When helping someone understand a data set, it is very unhelpful to segregate data based upon its source, format, or media.  Instead, pull all sources of data into the single information display so that they can be compared side-by-side with the other data relevant to the story.  Data labels and other text should be integrated into the data display whenever possible instead of being relegated to sidebars, legends, or other documents.

document the display thoroughly

The reader should be left with no questions about what it is they are seeing or where it came from.  This often requires extensive textual, even narrative, explanations included within and along side the information display. A title, the author’s name, units for all numbers, and links to source data are a minimum.  One may also find it helpful to include a paragraph explaining the principle features of the data set, interesting comparisons to make, or surprising results.

presentations stand or fall based on the quality, relevance, and integrity of the content

Showing the content in the clearest and most accessible fashion should be the only purpose of an information display.  Design for the sake of design should be avoided at all costs.

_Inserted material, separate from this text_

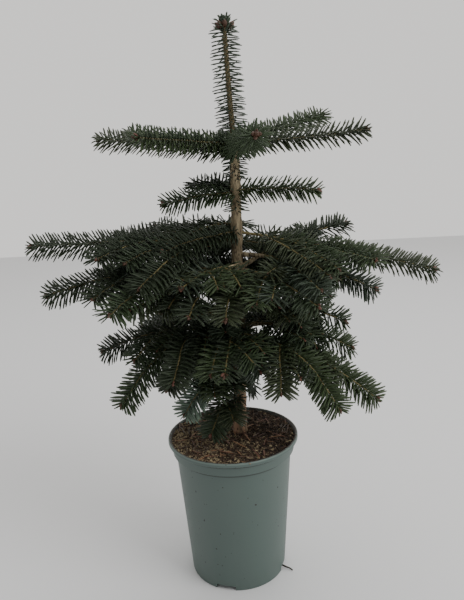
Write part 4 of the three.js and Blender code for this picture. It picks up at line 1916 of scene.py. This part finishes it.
@dataclass
class Soil:
    """Bark compost that fills the pot, with loose chips and fallen needles on it.

    Lengths are in millimetres and densities so many to a square millimetre. The outline is (distance
    from the axis, height). The surface lies sunk below the top, with bumps that have bump_scale and
    fine_scale forms to a millimetre. Each kind of chip is (name, length, width, thickness), as shares
    of chip_size, and its tone is drawn from 0 to kinds_end. Painted light: chips and fallen needles are
    dealt paler tones on the side that the light comes from. Across light_band, in metres from the
    axis, their tone moves by what light_shift says.
    """

    outline: tuple[Pair, ...] = (
        (0, 9.2), (65.6, 9.2), (78, 179.2), (82, 181.3), (83.4, 191), (84.8, 197.2),
    )
    top: float = 197.4
    edge_drop: float = 0.2
    flat_radius: float = 50
    sunk: float = 0.6
    sides: int = 120
    rings_across: int = 34
    bumps: float = 1.5
    bump_scale: float = 0.13
    fine_scale: float = 0.4
    fine_height: float = 5
    fine_share: float = 0.4
    chip_size: float = 2.7
    chips: tuple[tuple[str, float, float, float], ...] = (
        ("chip_long", 2.1, 0.7, 0.4), ("chip_broad", 1.3, 1, 0.45), ("chip_small", 0.9, 0.6, 0.5),
        ("splinter", 2.4, 0.32, 0.25),
    )
    chip_density: float = 0.2
    chip_tilt: float = 0.7
    chip_taper: float = 1.1
    chip_varies: float = 0.12
    needle_size: Triple = (15, 1.5, 0.7)
    needle_seed: int = 20
    needle_density: float = 0.006
    needle_tilt: float = 0.16
    needle_lift: float = 1.8
    size_varies: Pair = (0.45, 1.35)
    # Painted light: which side of the soil gets paler chips and fallen needles, and by how much.
    light_side: Triple = (-0.96, -0.28, 0.0)
    light_band: Pair = (-0.045, 0.07)
    light_shift: Pair = (-0.7, 1.0)
    kinds: int = 4
    kinds_end: float = 3.99
    seed: int = 12

    STATIONS = (-0.5, -0.2, 0.25, 0.5)
    CORNERS = ((0.5, -0.3), (0.42, 0.5), (-0.4, 0.4), (-0.5, -0.4))

    def height(self, x: float, y: float) -> float:
        """How high the surface is at a place.

        Args:
            x: the place's x.
            y: the place's y.

        Returns:
            The height.
        """
        radius, edge = math.hypot(x, y), self.outline[-1][0]
        share = max(0.0, (radius - self.flat_radius) / (edge - self.flat_radius))
        rough = noise.noise(Vector((x * self.bump_scale, y * self.bump_scale, 0)))
        fine = noise.noise(Vector((x * self.fine_scale, y * self.fine_scale, self.fine_height)))
        bumps = self.bumps * (rough + self.fine_share * fine)
        return self.top - self.edge_drop * share - self.sunk + bumps

    def surface(self) -> tuple[Points, Faces]:
        """Makes the bumpy top as rings round its middle.

        Returns:
            Its points and its faces.
        """
        points = [np.array([0, 0, self.height(0, 0)])]
        for ring in range(1, self.rings_across + 1):
            radius = self.outline[-1][0] * ring / self.rings_across
            points += [np.array([x, y, self.height(x, y)]) for x, y, _ in circle(radius, 0, self.sides)]
        faces = [(0, 1 + k, 1 + (k + 1) % self.sides) for k in range(self.sides)]
        for ring in range(self.rings_across - 1):
            first = 1 + ring * self.sides
            faces += self.band(first, first + self.sides)
        return points, faces

    def band(self, first: int, second: int) -> Faces:
        """The faces between two rings, which start at these points and follow each other outwards."""
        return [(first + k, second + k, second + (k + 1) % self.sides, first + (k + 1) % self.sides)
                for k in range(self.sides)]

    def body(self, material: Material) -> Object:
        """Closes the surface into a solid that fills the pot.

        Args:
            material: the compost.

        Returns:
            The solid.
        """
        points, faces = self.surface()
        rows = [1 + (self.rings_across - 1) * self.sides]
        for radius, height in reversed(self.outline[1:-1]):
            rows.append(len(points))
            points += circle(radius, height, self.sides)
        for high, low in zip(rows, rows[1:]):
            faces += self.band(high, low)
        faces.append(tuple(reversed(range(rows[-1], rows[-1] + self.sides))))
        return dressed(mesh_of("compost", points, faces), material)

    def chip(self, name: str, long: float, wide: float, tall: float, seed: int) -> Object:
        """Makes a splintered bark chip.

        Args:
            name: its name.
            long: its length, in millimetres.
            wide: its width.
            tall: its thickness.
            seed: what its splinters start from.

        Returns:
            The chip, in metres, kept out of the scene.
        """
        random, points = SeededRandom(seed), []
        for along in self.STATIONS:
            slim = 1 - self.chip_taper * along * along
            for across, over in self.CORNERS:
                shift = np.array([random.around(0, self.chip_varies) for _ in range(3)])
                point = np.array([along * long, across * wide * slim, over * tall * slim])
                points.append((point + shift * np.array([wide, wide, tall])) * MM)
        return template(name, points, rings(len(self.STATIONS), len(self.CORNERS)))

    def tree(self) -> GrowthTree:
        """Makes the nodes that strew bits over the surface.

        Returns:
            The tree of nodes.
        """
        made = GrowthTree("strewing")
        density, seed = made.asks("Density", "Float"), made.asks("Seed", "Int", self.seed)
        tilt, lift = made.asks("Tilt", "Float"), made.asks("Lift", "Float")
        bits = [made.asks(f"Bit {i}", "Object") for i in range(self.kinds)]
        tones = [made.asks(f"Tone {i}", "Material") for i in range(self.kinds)]
        sockets = {"Mesh": made.entry.outputs["Geometry"], "Density": density, "Seed": seed}
        spread = made.add("GeometryNodeDistributePointsOnFaces", sockets)
        back = made.number("MULTIPLY", tilt, -1.0)
        turn = made.random(made.joined(back, back, 0.0), made.joined(tilt, tilt, WHOLE_TURN), seed,
                           kind="FLOAT_VECTOR")
        sockets = {"Geometry": spread.outputs["Points"], "Offset": made.joined(0.0, 0.0, lift)}
        sockets = {
            "Points": made.add("GeometryNodeSetPosition", sockets).outputs[0],
            "Instance": made.one_of(bits), "Pick Instance": True,
            "Instance Index": made.random(0, self.kinds - 1, seed, 2, "INT"),
            "Rotation": made.add("FunctionNodeEulerToRotation", {"Euler": turn}).outputs[0],
            "Scale": made.random(*self.size_varies, seed, 1),
        }
        strewn = made.add("GeometryNodeInstanceOnPoints", sockets).outputs[0]
        ground = made.add("GeometryNodeInputPosition", {}).outputs[0]
        # Painted light: bits on the lit side are dealt paler tones.
        aside = made.vector("DOT_PRODUCT", ground, self.light_side)
        painted_light = made.ranged(aside, *self.light_band, *self.light_shift)
        tone = made.number("ADD", made.random(0.0, self.kinds_end, seed, 3), painted_light)
        tone = made.number("MINIMUM", made.number("MAXIMUM", tone, 0.0), float(self.kinds - 1))
        real = made.realized(made.marked(strewn, "tone", made.number("FLOOR", tone)))
        made.result(made.dealt(real, "tone", tones))
        return made

    def strewn(self, name: str, bits: Sequence[Object], tones: Sequence[PlainFinish],
               density: float, tilt: float, lift: float) -> None:
        """Strews one kind of bit over the surface.

        Args:
            name: the new piece's name.
            bits: the shapes to pick from.
            tones: their finishes, from dark to pale.
            density: how many there are to a square millimetre.
            tilt: how far they lean, in radians.
            lift: how far above the surface they lie, in millimetres.
        """
        points, faces = self.surface()
        ground = new_object(mesh_of(f"{name}_ground", points, faces))
        values = {"Density": density / MM / MM, "Seed": self.seed + len(name), "Tilt": tilt,
                  "Lift": lift * MM}
        values.update({f"Bit {i}": bit for i, bit in enumerate(bits)})
        values.update({f"Tone {i}": tone.material() for i, tone in enumerate(tones)})
        hand_over(self.tree().grow(ground, name, values), ["soil"])

    def build(self, compost: CompostFinish, tones: Sequence[PlainFinish],
              fallen: Sequence[PlainFinish]) -> None:
        """Builds the compost, the chips and the fallen needles.

        Args:
            compost: the finish of the compost.
            tones: the finishes of the chips.
            fallen: the finishes of the fallen needles.
        """
        hand_over(self.body(compost.material()), ["soil"])
        chips = [self.chip(name, *(self.chip_size * share for share in shares), number)
                 for number, (name, *shares) in enumerate(self.chips, 1)]
        self.strewn("bark_chips", chips, tones, self.chip_density, self.chip_tilt, 0)
        length, width, thickness = self.needle_size
        needles = [self.chip(f"fallen_needle_{i}", length + i, width, thickness, self.needle_seed + i)
                   for i in range(self.kinds)]
        self.strewn("fallen_needles", needles, fallen, self.needle_density, self.needle_tilt,
                    self.needle_lift)


@dataclass(frozen=True)
class PhotoCamera:
    """The camera of the reference view, in metres and degrees."""

    place: Triple = (0.0, -0.7137, 0.5418)
    lens: float = 33.0
    pitch: float = 12.1
    yaw: float = 0.6
    roll: float = -2.7

    def build(self) -> None:
        """Makes the camera and gives it to the scene."""
        pitch, yaw, roll = (math.radians(angle) for angle in (self.pitch, self.yaw, self.roll))
        ahead = Vector((math.sin(yaw) * math.cos(pitch), math.cos(yaw) * math.cos(pitch), -math.sin(pitch)))
        right = ahead.cross(Vector(UP)).normalized()
        above = right.cross(ahead)
        level = math.cos(roll) * right + math.sin(roll) * above
        upward = math.cos(roll) * above - math.sin(roll) * right
        data = bpy.data.cameras.new("camera")
        data.lens = self.lens
        camera = new_object(data)
        turn = Matrix((level, upward, -ahead)).transposed().to_4x4()
        camera.matrix_world = Matrix.Translation(self.place) @ turn
        bpy.context.scene.camera = camera


@dataclass
class Studio:
    """The pale floor and the soft light, in metres.

    Each light is (place, size, power). The room is dim on one side and bright on bright_side, and
    side_band is where it turns from the one to the other.
    """

    floor_size: float = 8.0
    lights: tuple[tuple[Triple, float, float], ...] = (
        ((2.0, -1.3, 2.2), 1.6, 40), ((0.3, 1.6, 2.6), 2.0, 14),
    )
    aim: Triple = (0, 0, 0.4)
    bright_sky: Colour = (0.98, 0.965, 0.94)
    dim_sky: Colour = (0.3, 0.3, 0.31)
    bright_side: Triple = (0.45, 0.8, 0.3)
    side_band: Pair = (-0.7, 0.45)

    def build(self, floor: FloorFinish) -> None:
        """Lays the floor, hangs the lights and tints the room.

        Args:
            floor: the floor's finish.
        """
        half = self.floor_size / 2
        corners = [(-half, -half, 0), (half, -half, 0), (half, half, 0), (-half, half, 0)]
        mesh = bpy.data.meshes.new("floor")
        mesh.from_pydata(corners, [], [(0, 1, 2, 3)])
        mesh.materials.append(floor.material())
        new_object(mesh)
        for number, (spot, size, power) in enumerate(self.lights):
            data = bpy.data.lights.new(f"softbox_{number}", "AREA")
            data.size, data.energy = size, power
            light = new_object(data)
            light.location = spot
            light.rotation_euler = (Vector(self.aim) - Vector(spot)).to_track_quat("-Z", "Y").to_euler()
        world = bpy.data.worlds.new("pale_room")
        world.use_nodes = True
        graph = NodeGraph(world.node_tree)
        away = graph.vector("NORMALIZE", graph.add("ShaderNodeTexCoord", {}).outputs["Generated"])
        share = graph.ranged(graph.vector("DOT_PRODUCT", away, self.bright_side), *self.side_band)
        background = world.node_tree.nodes["Background"]
        graph.feed(background.inputs["Color"], graph.mixed(share, self.dim_sky, self.bright_sky))
        bpy.context.scene.world = world


NEEDLE_TINTS = (
    PlainFinish("needle_deep", (0.032, 0.05, 0.023), 0.48, 0.4),
    PlainFinish("needle_blue", (0.041, 0.059, 0.037), 0.45, 0.4),
    PlainFinish("needle_dark", (0.027, 0.04, 0.019), 0.5, 0.35),
    PlainFinish("needle_green", (0.037, 0.06, 0.024), 0.48, 0.4),
    PlainFinish("needle_fresh", (0.046, 0.071, 0.027), 0.48, 0.4),
    PlainFinish("needle_moss", (0.042, 0.056, 0.024), 0.5, 0.4),
    PlainFinish("needle_frost", (0.14, 0.195, 0.145), 0.5, 0.4),
)
NEEDLE_UNDERSIDE = PlainFinish("needle_underside", (0.075, 0.1, 0.068), 0.6, 0.3)
TWIG_BARK = PlainFinish("young_twig", (0.19, 0.155, 0.065), 0.65, 0.3)
TRUNK_BARK = BarkFinish(
    "young_bark", pale=(0.48, 0.39, 0.24), brown=(0.205, 0.16, 0.092), dark=(0.06, 0.042, 0.026),
    young=(0.13, 0.108, 0.042), foot=(0.5, 0.3, 0.19),
)
BUD_BROWN = PlainFinish("bud_brown", (0.075, 0.034, 0.018), 0.55)
BUD_RED = PlainFinish("bud_red", (0.13, 0.05, 0.032), 0.55)
# The plastic has a painted highlight on the top of its lip and painted shade in its creases.
POT_PLASTIC = PotFinish(
    "moulded_plastic", colour=(0.084, 0.121, 0.108), worn=(0.096, 0.136, 0.12), lip_highlight=(0.18, 0.24, 0.215),
    dirt=(0.02, 0.018, 0.015), crease_shade=(0.04, 0.055, 0.05), soiled=(0.055, 0.042, 0.03),
)
ROOT = PlainFinish("root", (0.025, 0.017, 0.012), 0.8)
COMPOST = CompostFinish("compost", dark=(0.018, 0.011, 0.007), light=(0.07, 0.04, 0.024))
CHIP_TONES = (
    PlainFinish("chip_dark", (0.026, 0.017, 0.012), 0.9),
    PlainFinish("chip_brown", (0.085, 0.052, 0.032), 0.9),
    PlainFinish("chip_red", (0.125, 0.085, 0.053), 0.85),
    PlainFinish("chip_tan", (0.38, 0.3, 0.175), 0.85),
)
FALLEN_TONES = (
    PlainFinish("fallen_red", (0.18, 0.078, 0.045), 0.6),
    PlainFinish("fallen_brown", (0.115, 0.06, 0.034), 0.6),
    PlainFinish("fallen_tan", (0.33, 0.18, 0.09), 0.6),
    PlainFinish("fallen_dark", (0.07, 0.045, 0.022), 0.6),
)
FLOOR = FloorFinish("paper", (0.83, 0.83, 0.83))


def main() -> None:
    """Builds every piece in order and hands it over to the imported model."""
    logging.basicConfig(level=logging.INFO, format="%(name)s %(message)s")
    PhotoCamera().build()
    Studio().build(FLOOR)
    growth = Growth()
    growth.run()
    sprays = Sprays(growth)
    masses = sorted({shoot.mass for shoot in growth.shoots})
    Wood(growth).build(TRUNK_BARK)
    Twigs(sprays).build(TWIG_BARK, masses)
    Needles(sprays).build(NEEDLE_TINTS, NEEDLE_UNDERSIDE)
    Buds(sprays).build(BUD_BROWN, BUD_RED, masses)
    Pot().build(POT_PLASTIC, ROOT)
    Soil().build(COMPOST, CHIP_TONES, FALLEN_TONES)
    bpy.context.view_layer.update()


if __name__ == "__main__":
    main()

Any extra line, letter, or decoration should be eliminated if it doesn’t serve to help the reader understand the data better.  The data will tell the story better without confusing or distracting embellishment.

✧✧✧

Naturally, this only covers the most essentialized version of what Tufte presents over the course of his full-day lecture. Along with the lecture, you receive his four published works on data display:

I found the lecture both extremely informative, and productive. I came home bursting with ideas on how to improve the data displays of the various projects I was working on, and I’ve been able to put his precepts to good use on a number of occasions since. I highly recommend attending if he comes to a city near you.